In hindsight, the investment looked dubious: Reports of fraud at the bank had been circulating prior to the investment, and the Oak Finance loan attracted only moderate interest. It was an investment that looked more risk than return, but was hedged with default insurance intended to protect against the loan going sour.

This careful structuring - NZSF boss at the time Adrian Orr said the investment was considered to be "risk-free" - came apart in the subsequent bailout. The Oak Finance loan was classified by the Bank of Portugal as equity due to shares held by Goldman Sachs, voiding the default insurance and seeing the NZSF investment not covered by the bailout.

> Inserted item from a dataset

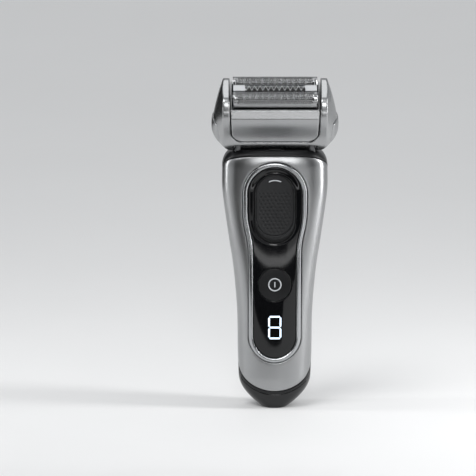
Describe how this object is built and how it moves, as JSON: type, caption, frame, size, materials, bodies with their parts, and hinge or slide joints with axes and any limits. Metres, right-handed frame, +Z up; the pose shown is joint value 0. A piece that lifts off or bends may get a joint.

The crisis saw Orr make an emergency call to Bill English on Boxing Day in 2014 to brief the Finance Minister of the likely $200m loss.

The crux of the legal challenge centred on the Bank of Portugal's classification decision.

Presumably - given Oak Finance's attempts to have the case heard in England - the Portuguese courts are considered less likely to overturn the administrative decisions of their own central bank.

These latest developments are not unexpected, even at the NZSF. Its 2015 accounts provided for the loss, but won't stop the legal challenge continuing in Lisbon.

When the stakes are this high - and the collective loss by the NZSF and its co-investors of a billion dollars is high by any standards - deep-pocketed investors are likely to explore any possible avenue for restitution, no matter how marginal their chances.